Rumination

Beberapa hari yang lalu, aku menyadari beberapa hal dari satu kejadian yang sebenarnya tidak perlu pusing-pusing kupikirkan. Tapi karena sudah terlanjur berputar-putar di otak, aku akan menuliskannya saja:


1. Oh, aku tidak pernah sembuh. Ketika menghadapi suatu hal yang serupa, aku akan selalu merefleksikannya sebagai pengalamanku sendiri. Dan selalu saja, ketika menceritakannya kepada orang aku harus berusaha menahan diri untuk tidak menangis. Haft. Susah ya ternyata untuk tidak reaktif ketika mempunyai luka.
2. Ketika kamu melukai anak kecil, jangan pernah meninggalkannya sendiri.
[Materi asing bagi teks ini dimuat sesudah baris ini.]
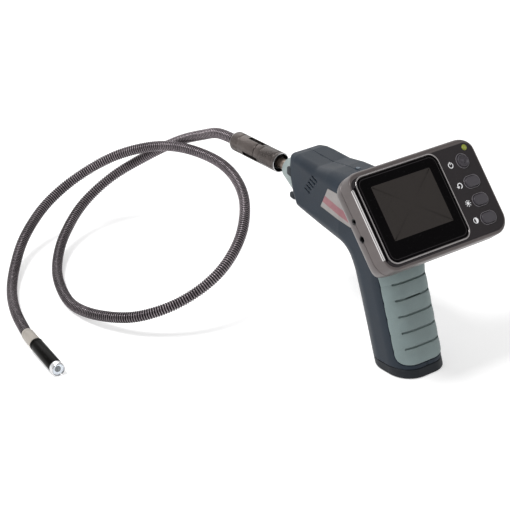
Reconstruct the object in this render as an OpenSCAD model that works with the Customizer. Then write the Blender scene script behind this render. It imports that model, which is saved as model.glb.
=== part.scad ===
// Pistol-grip inspection camera: handle, detachable wireless monitor and a stiff
// gooseneck probe that ends in a small lit camera head.
// Origin: centre of the grip's flat base. +Y to the nose, +X to the user's right, +Z up.

/* [Grip] */
// Width of the grip and of the widest part of the handle
grip_w = 41; // [38:0.5:44]
// Depth of the grip, square to its own axis
grip_d = 37.5; // [36.5:0.5:40]
// Lean of the grip from upright, in degrees
grip_lean = 20; // [16:1:24]
// Corner radius of the grip's section
grip_r = 15; // [12:0.5:16]
// Wall of the handle's two shells
wall = 2.6; // [2.4:0.1:3]
// Height of the seam between the shells and the base cap
cap_h = 6; // [5:0.5:8]
// Grooves in the rubber grip pad
groove_count = 5; // [3:1:6]
// Distance from one groove to the next
groove_pitch = 10.8; // [9:0.1:12]

/* [Barrel] */
// Height of the probe's axis above the base
axis_z = 96.4; // [95:0.1:98]
// Where the shells end at the nose
nose_y = 107; // [105:1:110]
// Width of the barrel at the nose
nose_w = 31; // [29:0.5:33]
// Where the pale nose cone ends
cone_end_y = 126; // [125:1:131]
// Radius of the male stub that the probe plugs on to
stub_r = 3.7; // [3.5:0.1:4]

/* [Monitor] */
// Width of the monitor's housing
mon_w = 102.6; // [98:0.2:106]
// Height of the monitor's housing
mon_h = 64.4; // [62:0.2:68]
// Thickness of the monitor's housing
mon_t = 22.5; // [22:0.5:24]
// Corner radius of the housing
mon_r = 9.5; // [8:0.5:11]
// How far the screen leans back from upright, in degrees
screen_tilt = 40.75; // [38:0.25:44]
// Width of the black glass window
window_w = 65.5; // [63:0.1:67]
// Height of the black glass window
window_h = 56.1; // [54:0.1:57]
// Diagonal of the visible picture, 2.4 inches
screen_diag = 61.2; // [58:0.2:62]
// Diameter of the round power button
power_d = 9.5; // [8:0.5:10]
// Length of the oblong buttons
key_w = 12.5; // [10:0.5:13]
// Height of the oblong buttons
key_h = 8; // [6:0.5:8.5]
// Distance from one oblong button to the next
key_pitch = 12.6; // [11:0.1:13]

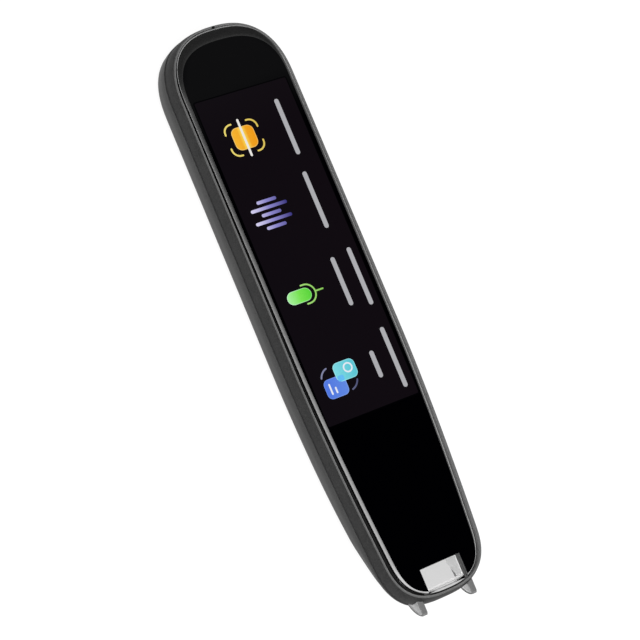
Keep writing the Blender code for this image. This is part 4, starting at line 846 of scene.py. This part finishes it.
# Polycarbonate from a polished mould, clear and faintly grey. The walls and the nose are etched in
# the mould and carry a painted glow: a faint white emission that stands in for the lamps' light
# scattered in them.
clear_head = principled(
    "clear_moulded_polycarbonate", "#dfdfdf", 0.04, IOR=1.58, Transmission_Weight=1.0
)[0]
etched_wall_painted_glow = grained(
    "etched_polycarbonate_wall_painted_glow", "#e2e2e2", "#eeeeee", 0.45, 0.20, 0.02,
    IOR=1.58, Transmission_Weight=0.35, Emission_Strength=0.26,
)
ledge = outline(-2.0, -2.0, -1.35, powers=(2.72, 2.5))
ledge = ledge[ledge[:, 1] < HEAD_REAR_Y]
ledge = ledge[np.argsort(ledge[:, 0])]
head_plate = np.vstack((ledge, [(ledge[-1, 0], HEAD_REAR_Y), (ledge[0, 0], HEAD_REAR_Y)]))
scan_head = prism("scan_head", head_plate, LEDGE_BOTTOM, HEAD_PLATE, "xy", 0.15)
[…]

Kamu harus kembali, untuk meminta maaf, untuk memastikan dia tidak merasa ditinggalkan, untuk memastikan dia tidak terluka seorang diri.
3. Aku jadi tahu alasanku tidak suka bercerita soal kesedihanku ketika masih merasakannya atau ketika bersedih dan berada di dekat orang lain. Karena aku tahu akan menangis kalau ada orang lain, atau ada yang menepuk-nepuk bahuku. Dan sepertinya, jadi merasa aneh ketika ada orang lain melihat pertahanan diriku runtuh seperti istana pasir .
Jadi begini, ketika kamu bersedih dan ada orang yang menepuk-nepuk bahumu atau memelukmu, efeknya seperti perintah “silahkan menangis”.
4. Aku tidak suka melewati batas, tapi ternyata pikiran dan perasaanku hobi melewati batas. Inginku hidup damai, tidak peduli. Tapi kira-kira kalau aku mengetahui suatu hal yang skenario terburuknya bisa menghancurkan hidup orang lain, mana mungkin aku tidak peduli, tapi bukan urusanku juga untuk masuk dan melakukan intervensi. Atau lebih tepatnya, aku tidak suka menghadapi keributan setelah melewati batas.